Charleston Gazette-Mail

West Virginia’s fairs and festivals and other arts programs would have their state funding stripped away in a budget proposed by Gov. Jim Justice.

Justice’s proposed budget calls for a $4.3 million cut to the state Division of Culture and History, which includes the West Virginia Commission on the Arts and the State Historic Preservation Office.

The budget cut would affect all of the agency’s $4.3 million in regular lottery funding, which “contains funding for various items such as fairs and festivals, symphonies, Historic Preservation Grants [and] many other items of this type,” Mike McKown, state budget director, said in an email Thursday.

The Division of Culture and History also has $4.8 million in its general revenue budget and receives other special and federal revenue, McKown said.

No one from the Division of Culture and History was available to comment Thursday.

Several agencies that receive funding from the division are concerned about what the cut might mean for their programs.

FestivALL, Charleston’s annual arts and music festival, gets three percent or $14,000 of its budget from that line in the state budget, director Brittany Javins said.

“I would say any funding source we get is an important part of what we do,” Javins said.

Javins said the annual event draws tourists. Last year FestivALL had 15,000 attendees at events. About 8 percent of them stayed in paid overnight lodging, she said.

“At the end of the day, I look at what we do as being an important [part of] tourism in Charleston and in our state,” she said.

Kim Pauley, director of the Charleston Ballet, said less than 10 percent of the organization’s budget comes from Division of Culture and History, but the agency provides the program with its single largest grant.

“So we’re all quite concerned about that, for sure,” Pauley said. “Whenever you have a new administration, it seems like the arts are an easy thing to cut  I think if people really thought about it, [the arts] play a much more important role in people lives — especially young people’s.”

The arts can keep kids in school, give them a creative outlet and boost their self-esteem, she said.

The Charleston Ballet does a spring and fall performance, as well as a performance of “The Nutcracker” during the holidays.

The West Virginia Symphony gets 10 percent of its budget from the Division of Culture and History, said president Joe Tackett. It also has another line in the budget for education and touring expenses, Tackett said.

“While we’re watching the budget closely, we anticipate that our lawmakers will make the right decision,” Tackett said. “[They] recognize the value of funding the arts.”

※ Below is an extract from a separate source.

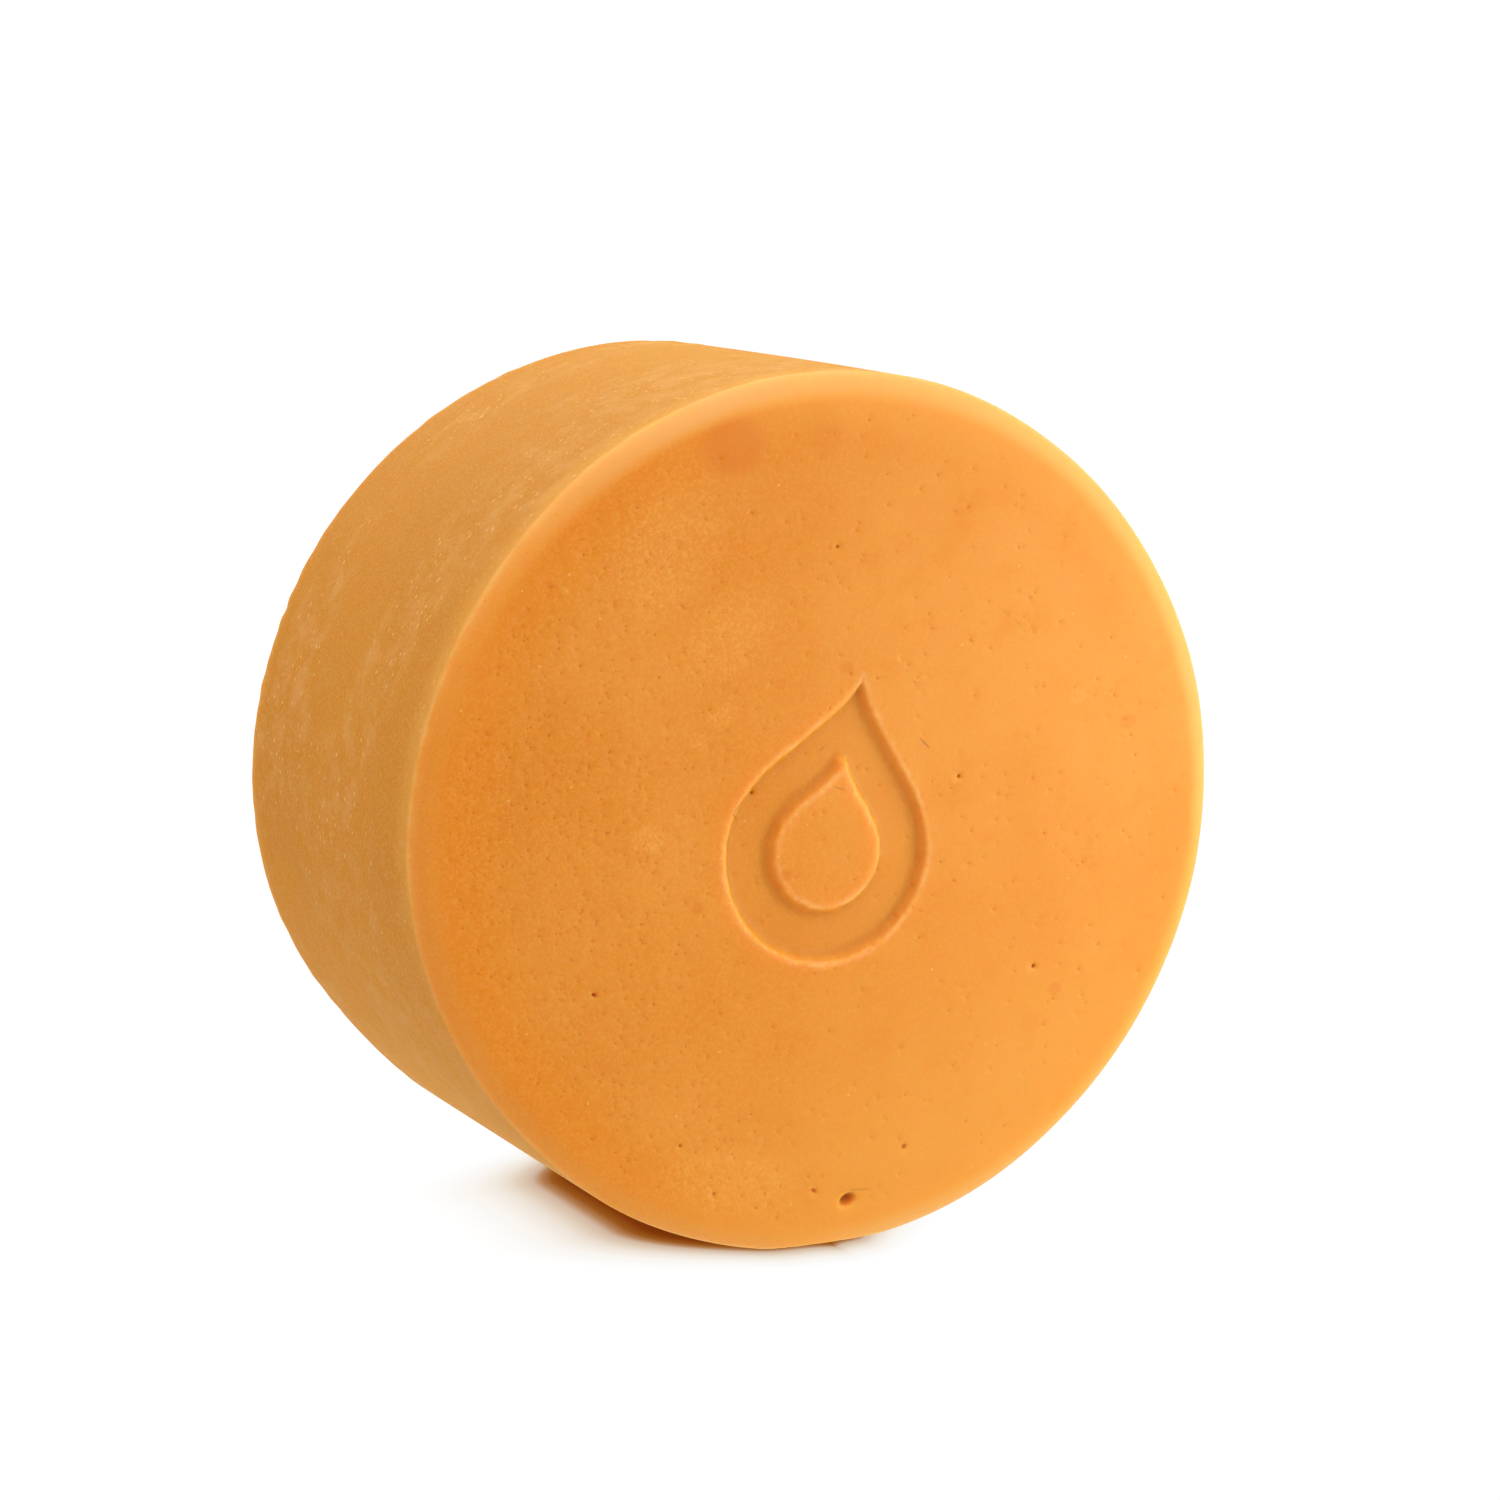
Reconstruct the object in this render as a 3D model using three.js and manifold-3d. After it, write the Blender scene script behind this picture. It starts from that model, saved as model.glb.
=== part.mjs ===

Tackett said the symphony is an economic driver. Half of the shows it does are outside the city of Charleston, Tackett said. He said the symphony is committed to being for the entire state of West Virginia and to continue to do educational programs in schools. If the cut goes through, officials will examine all of its programs and decide what to cut, Tackett said.

“We are very lucky to live in a state that really values the arts,” Tackett said.